A obra, uma reunião com acréscimos de vários textos autobiográficos, é pontuada por alguns assuntos que são discutidos mais longamente, como os quadrinhos de Charles Schulz (1922-2000; como ele afirma, rememorando o tempo de sua adolescência com a convicação típica de quem tem muitas certezas no mínimo duvidosas, "o artista vivo mais famoso do planeta"), a literatura alemã e sua formação como artista ou a observação de aves.
A zona de desconforto a que o título se refere vem de uma discussão habitual dos pais do autor sobre em qual temperatura deixar o aquecimento da casa.
Mas, em sua vida, os "desconfortos" parecem sempre muito estrategicamente escolhidos para mostrar como, no final das contas, ele é "diferente" e especial, seja afirmando desconhecer a masturbação aos 18 anos, seja ressaltando as suas dificuldades sociais (para ao mesmo tempo ressaltar a sua genialidade...), como no seguinte trecho: "Eu precisava fingir que era um garoto para quem era natural dizer "merda" o tempo todo, que nunca tinha escrito um trabalho do tamanho de um livro sobre fisiologia vegetal, que não gostava de calcular magnitudes estelares absolutas em sua nova calculadora Texas Instruments com seis funções."

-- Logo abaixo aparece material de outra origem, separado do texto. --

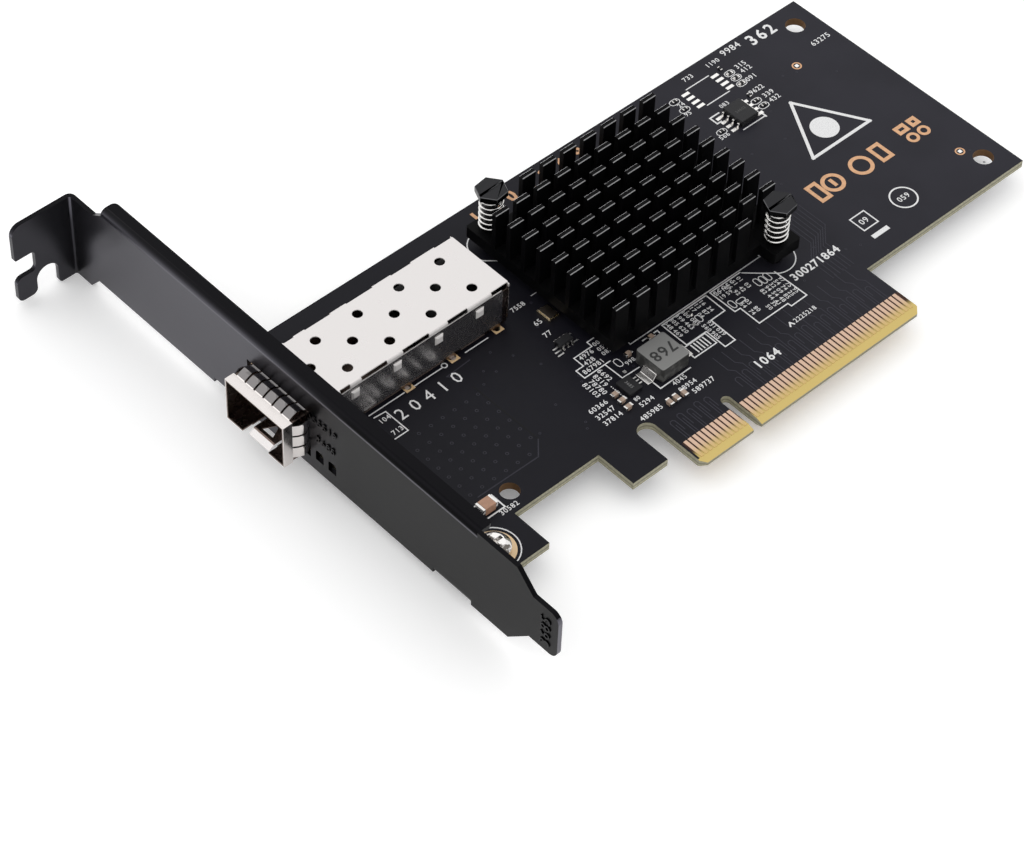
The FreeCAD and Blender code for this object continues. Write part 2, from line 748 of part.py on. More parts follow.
def host_connector():
    """The moulded housing of the card-edge socket inside the cage, and its contacts."""
    x1 = cage_rear_x - host_rear_gap
    x0 = x1 - host_length
    y0, y1 = cage_mid_y - host_width / 2, cage_mid_y + host_width / 2
    housing = block(x0, x1, y0, y1, board_top, board_top + host_height)
    slot_low = board_top + host_slot_z
    slot = block(x0 - 1, x0 + host_slot_depth, y0 + 1, y1 - 1, slot_low, slot_low + host_slot_height)
    contacts = []
    for i in range(host_contacts):
        y = cage_mid_y + (i - (host_contacts - 1) / 2) * host_contact_pitch
        half = host_contact_width / 2
        thick = host_contact_thickness
        for z in (slot_low, slot_low + host_slot_height - thick):
            contacts.append(block(x0 + 0.8, x0 + host_slot_depth, y - half, y + half, z, z + thick))
    return housing.cut(slot), contacts


# ---------------------------------------------------------------- heatsink and its pins
def heatsink():
    """The finned block: a base with two square ears, and blades cut in rows and columns."""
    base = block(sink_centre_x - sink_half_x, sink_centre_x + sink_half_x,
                 sink_centre_y - sink_half_y, sink_centre_y + sink_half_y, sink_bottom_z, sink_top_z)
    ears = []
    for x, y in pin_places:
        side = 1 if x > sink_centre_x else -1
        flank = sink_centre_x + side * sink_half_x
        x0, x1 = sorted((flank, flank - side * ear_width))
        end_y = y - side * ear_reach
        y0, y1 = sorted((sink_centre_y, end_y))
        ears.append(round_edges(block(x0, x1, y0, y1, sink_bottom_z, sink_top_z), ear_corner, V(0, 0, 1),
                                lambda p: abs(p.y - end_y) < 0.01))
    fins = []
    for column in range(fin_columns):
        for row in range(fin_rows):
            low_ear = row == 0 and column >= fin_columns - fins_cut_at_ear
            high_ear = row == fin_rows - 1 and column < fins_cut_at_ear
            if low_ear or high_ear:
                continue
            x = sink_centre_x + (column - (fin_columns - 1) / 2) * fin_pitch_x
            y = sink_centre_y + (row - (fin_rows - 1) / 2) * fin_pitch_y
            fins.append(centred_block(x, y, fin_length, fin_thickness, sink_top_z, fin_top_z))
    body = fused([base] + ears + fins)
    holes = [rod(pin_shaft_radius + ear_hole_clearance, x, y, sink_bottom_z - 1, sink_top_z + 1)
             for x, y in pin_places]
    return cut(body, holes)


def spring_pin(x, y):
    """A push pin: a slit hexagon head, a shaft and a barbed point below the board."""
    low, high = pin_head_low_z, pin_head_low_z + pin_head_height
    corner = pin_head_flats / math.sqrt(3)
    angles = [math.radians(60 * i + pin_head_turn) for i in range(6)]
    hexagon = [V(x + corner * math.cos(angle), y + corner * math.sin(angle), low) for angle in angles]
    head = prism(hexagon, V(0, 0, high - low))
    slit = centred_block(x, y, pin_head_flats, pin_slit_width, high - pin_slit_depth, high + 1)
    barb_top = board_bottom
    shaft = rod(pin_shaft_radius, x, y, barb_top - 0.1, low)
    barb = Part.makeCone(pin_shaft_radius * 0.7, barb_radius, barb_height, V(x, y, barb_top - barb_height))
    gap = centred_block(x, y, 2 * barb_radius + 1, pin_slit_width * 1.6, barb_top - barb_height - 1, barb_top - 0.4)
    return cut(fused([head.cut(slit), shaft, barb]), [gap])


def coil_spring(x, y):
    """A compression spring: a six-sided wire that follows a helix of straight chords."""
    low = sink_top_z + spring_wire / 2
    high = pin_head_low_z - spring_wire / 2
    steps = spring_turns * spring_facets
    points = []
    for i in range(steps + 1):
        angle = 2 * math.pi * i / spring_facets
        z = low + (high - low) * i / steps
        points.append(V(x + spring_radius * math.cos(angle), y + spring_radius * math.sin(angle), z))
    rings = []
    for i, p in enumerate(points):
        angle = 2 * math.pi * i / spring_facets
        radial = V(math.cos(angle), math.sin(angle), 0)
        ring = []
        for k in range(6):
            a = math.radians(60 * k)
            ring.append(p.add(radial * (spring_wire / 2 * math.cos(a))).add(V(0, 0, spring_wire / 2 * math.sin(a))))
        rings.append(Part.makePolygon(ring + [ring[0]]))
    return Part.makeLoft(rings, True, True)


# ---------------------------------------------------------------- small parts
def inductor():
    """A square moulded inductor and its two folded terminals."""
    z0, z1 = board_top, board_top + inductor_height
    body = centred_block(inductor_x, inductor_y, inductor_side_x, inductor_side_y, z0, z1)
    body = round_edges(body, inductor_corner, V(0, 0, 1))
    terminals = []
    for side in (-1, 1):
        wall = inductor_x + side * inductor_side_x / 2
        section = [(0, 0), (terminal_reach, 0), (terminal_reach, terminal_thickness),
                   (terminal_bend, terminal_thickness), (terminal_thickness, terminal_rise), (0, terminal_rise)]
        low_y = inductor_y + terminal_shift_y - terminal_width / 2
        terminals.append(prism([V(wall + side * out, low_y, z0 + up) for out, up in section],
                               V(0, terminal_width, 0)))
    return body, terminals


def two_ended(x, y, turned, length, width, height, cap):
    """A chip part: its body and the metal cap on each end."""
    def bar(low, high):
        if turned:
            return block(x - width / 2, x + width / 2, y + low, y + high, board_top, board_top + height)
        return block(x + low, x + high, y - width / 2, y + width / 2, board_top, board_top + height)
    half = length / 2
    return bar(-half + cap, half - cap), [bar(-half, -half + cap), bar(half - cap, half)]


def two_ended_group(places, length, width, height, cap):
    """Like chip parts at many places: all bodies, and all caps."""
    bodies, caps = [], []
    for x, y, turned in places:
        body, ends = two_ended(x, y, turned, length, width, height, cap)
        bodies.append(body)
        caps += ends
    return bodies, caps


def leaded_chip(x, y, turn, length, width, height, lift, lead):
    """A small outline package with gull-wing leads on its two long sides, turned on the board."""
    pitch, per_side, lead_width, reach, foot = lead
    body = centred_block(x, y, length, width, board_top + lift, board_top + lift + height)
    leads = []
    t = flash_lead_thickness
    mid_z = board_top + lift + height / 2
    for i in range(per_side):
        lead_x = x + (i - (per_side - 1) / 2) * pitch
        for side in (-1, 1):
            wall = y + side * width / 2
            tip = wall + side * reach
            heel = tip - side * foot

            def strip(ya, yb, za, zb):
                return block(lead_x - lead_width / 2, lead_x + lead_width / 2, min(ya, yb), max(ya, yb), za, zb)
            knee = heel - side * t
            leads.append(fused([strip(wall, heel, mid_z, mid_z + t), strip(knee, heel, board_top, mid_z + t),
                                strip(knee, tip, board_top, board_top + t)]))
    for solid in [body] + leads:
        solid.rotate(V(x, y, 0), V(0, 0, 1), turn)
    return body, leads


def status_leds():
    """Two side-looking status lights, just behind the bracket's windows."""
    solids = []
    for y in led_window_y:
        x0 = board_near_x + led_from_edge
        solids.append(block(x0, x0 + led_depth, y - led_length / 2, y + led_length / 2, board_top,
                            board_top + led_height))
    return solids


# ---------------------------------------------------------------- build
def build():
    os.makedirs("parts", exist_ok=True)
    save("circuit_board", board_solid())
    save_group("contacts_component_side", connector_contacts(1))
    save_group("contacts_solder_side", connector_contacts(-1))
    save_group("gold_pads", gold_pads())

    save("bracket", bracket_solid())
    save_group("bracket_screws", [bracket_screw(y) for y in mount_hole_y])

    save("cage_body", fused([cage_body(), latch_lip_solid()]))
    save("cage_cover", cage_cover())
    save("cage_spring_collar", spring_collar())
    housing, contacts = host_connector()
    save("port_connector", housing)
    save_group("port_contacts", contacts)

    save("controller_chip", centred_block(sink_centre_x, sink_centre_y, chip_side, chip_side, board_top,
                                          board_top + chip_height))
    save("thermal_pad", centred_block(sink_centre_x, sink_centre_y, pad_side, pad_side,
                                      board_top + chip_height, sink_bottom_z))
    save("heatsink", heatsink())
    save_group("heatsink_pins", [spring_pin(x, y) for x, y in pin_places])
    save_group("heatsink_springs", [coil_spring(x, y) for x, y in pin_places])

    core, terminals = inductor()
    save("inductor_body", core)
    save_group("inductor_terminals", terminals)
    save("power_regulator", centred_block(regulator_x, regulator_y, regulator_length, regulator_width, board_top,
                                          board_top + regulator_height))
    crystal_top = board_top + crystal_height
    save("crystal_base", centred_block(crystal_x, crystal_y, crystal_width, crystal_length, board_top, crystal_top))
    save("crystal_lid", centred_block(crystal_x, crystal_y, crystal_width - 2 * crystal_lid_margin,
                                      crystal_length - 2 * crystal_lid_margin, crystal_top,
                                      crystal_top + crystal_lid_height))
    flash, flash_leads = leaded_chip(flash_x, flash_y, 90, flash_body_length, flash_body_width,
                                     flash_body_height, flash_lift,
                                     (flash_lead_pitch, 4, flash_lead_width, flash_lead_reach, flash_lead_foot))
    save("memory_chip", flash)
    save_group("memory_chip_leads", flash_leads)
    small, small_leads = leaded_chip(small_chip_x, small_chip_y, 0, small_chip_length, small_chip_width,
                                     small_chip_height, flash_lift / 2,
                                     (small_chip_lead_pitch, 3, small_chip_lead_width, small_chip_lead_reach,
                                      small_chip_lead_reach / 2))
    save("level_chip", small)
    save_group("level_chip_leads", small_leads)

    bodies, caps = two_ended_group(capacitor_places, capacitor_length, capacitor_width, capacitor_height,
                                   capacitor_cap)
    save_group("capacitor_bodies", bodies)
    save_group("capacitor_caps", caps)
    bodies, caps = two_ended_group(resistor_places, resistor_length, resistor_width, resistor_height, resistor_cap)
    save_group("resistor_bodies", bodies)
    save_group("resistor_caps", caps)
    body, ends = two_ended(bulk_x, bulk_y, 0, bulk_length, bulk_width, bulk_height, bulk_cap)
    save("input_capacitor_body", body)
    save_group("input_capacitor_caps", ends)
    save_group("status_lights", status_leds())


build()
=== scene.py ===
"""Looks of a single-port network card: finishes for its solids, and the fine pieces that
ride on them. Lengths in the helpers are millimetres; the frame is in metres."""
import math
import random

import bmesh
import bpy
from bpy.props import FloatProperty, FloatVectorProperty, IntProperty, PointerProperty
from mathutils import Matrix, Vector


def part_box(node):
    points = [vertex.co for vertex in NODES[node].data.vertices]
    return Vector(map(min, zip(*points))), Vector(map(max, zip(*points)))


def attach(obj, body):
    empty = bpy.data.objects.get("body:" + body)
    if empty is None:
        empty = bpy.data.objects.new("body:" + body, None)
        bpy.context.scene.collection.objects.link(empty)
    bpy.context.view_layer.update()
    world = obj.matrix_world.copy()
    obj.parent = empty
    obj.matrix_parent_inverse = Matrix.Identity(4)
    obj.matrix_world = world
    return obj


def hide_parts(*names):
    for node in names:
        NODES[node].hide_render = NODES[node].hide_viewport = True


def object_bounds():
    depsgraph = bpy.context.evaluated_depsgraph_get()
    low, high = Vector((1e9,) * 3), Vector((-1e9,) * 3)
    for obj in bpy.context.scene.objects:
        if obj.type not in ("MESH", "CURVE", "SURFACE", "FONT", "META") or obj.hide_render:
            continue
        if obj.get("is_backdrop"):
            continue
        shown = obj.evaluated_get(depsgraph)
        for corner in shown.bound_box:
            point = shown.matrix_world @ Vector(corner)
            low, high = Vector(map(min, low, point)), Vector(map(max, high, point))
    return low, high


bl_info = {
    "name": "Network card looks",
    "version": (1, 0, 0),
    "blender": (4, 5, 0),
    "location": "3D View > Sidebar > Card",
    "description": "Finishes and fine pieces for a network interface card",
    "category": "Object",
}

MM = 0.001
RIGHT_ANGLE = math.radians(90)
BLACK = (0.0, 0.0, 0.0)
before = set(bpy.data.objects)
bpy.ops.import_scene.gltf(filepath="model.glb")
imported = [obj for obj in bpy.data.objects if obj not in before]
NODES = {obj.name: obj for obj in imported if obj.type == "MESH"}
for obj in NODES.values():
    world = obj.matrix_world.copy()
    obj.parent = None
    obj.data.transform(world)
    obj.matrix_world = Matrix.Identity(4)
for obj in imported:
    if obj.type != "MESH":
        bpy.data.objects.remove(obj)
BOARD_LOW, BOARD_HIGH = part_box("circuit_board")
BOARD_TOP = BOARD_HIGH.z / MM
FACE_TO_BOARD = 1.41     # from the bracket's face to the board's end
BRACKET_FACE = BOARD_LOW.x / MM - FACE_TO_BOARD


def span(node):
    """A node's lowest and highest corners, in millimetres."""
    low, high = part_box(node)
    return low / MM, high / MM


# ---- shader sums
OBJECT_OUTPUT = 3        # of the Texture Coordinate node
NORMAL_OUTPUT = 1        # of the Geometry node


class Value:
    """A shader socket that takes part in Python arithmetic by adding Math nodes."""

    def __init__(self, owner, socket):
        self.owner = owner
        self.socket = socket

    def _math(self, operation, *terms):
        """One Math node on values, numbers or both."""
        return self.owner.node("ShaderNodeMath", {"operation": operation}, *terms)[0]

    def __add__(self, other):
        return self._math("ADD", self, other)

    def __radd__(self, other):
        return self._math("ADD", other, self)

    def __sub__(self, other):
        return self._math("SUBTRACT", self, other)

    def __rsub__(self, other):
        return self._math("SUBTRACT", other, self)

    def __mul__(self, other):
        return self._math("MULTIPLY", self, other)

    def __rmul__(self, other):
        return self._math("MULTIPLY", other, self)

    def __gt__(self, other):
        return self._math("GREATER_THAN", self, other)

    def __lt__(self, other):
        return self._math("LESS_THAN", self, other)

    def __abs__(self):
        return self._math("ABSOLUTE", self)

    def clamped(self):
        """The value kept between 0 and 1."""
        return self.owner.node("ShaderNodeClamp", {}, self)[0]

    def steps(self, low, high):
        """Nought up to the first value, one from the second, and smooth between them."""
        settings = {"interpolation_type": "SMOOTHSTEP"}
        return self.owner.node("ShaderNodeMapRange", settings, self, low, high)[0]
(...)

Se escrever uma autobiografia pressupõe uma vida extraordinária a ser reavaliada, Franzen poderia ter esperado um pouquinho, afinal ele não tem nem 50 anos e ainda haveria tempo para coisas interessantes acontecerem...

Fantasmas
É o caso de John Berger (1926), romancista, ensaísta e crítico de arte inglês que, em "Aqui Nos Encontramos" (ed. Rocco, tradução Ana Deiró, 208 págs., R$ 33,50), recria episódios de sua história como se encenasse uma peça com as pessoas com quem contracenou ao longo de sua existência, dando vida aos fantasmas (a mãe, o mentor, amigos, outros escritores) que povoam sua imaginação em locais que considera importantes e que dão nome aos capítulos do volume: Lisboa, Genebra, Cracóvia, Madri.
Assim como no livro de Franzen, existe aqui também um romance de formação do artista ou um capítulo forte dedicado à mãe morta.
A diferença é que o texto de Berger carrega um sentimento de pertinência, de adequação; provavelmente porque ele está repleto dos questionamentos de alguém que, no final da vida, olha para trás.
Desse modo, a despeito de alguns momentos forçados e dos problemas de ritmo na narrativa, ele se distancia do jogo narcisista de que não escapa "A Zona do Desconforto" e tantas das autobiografias que circulam por aí.


ADRIANO SCHWARTZ é professor de literatura na Escola de Artes, Ciências e Humanidades da Universidade de São Paulo.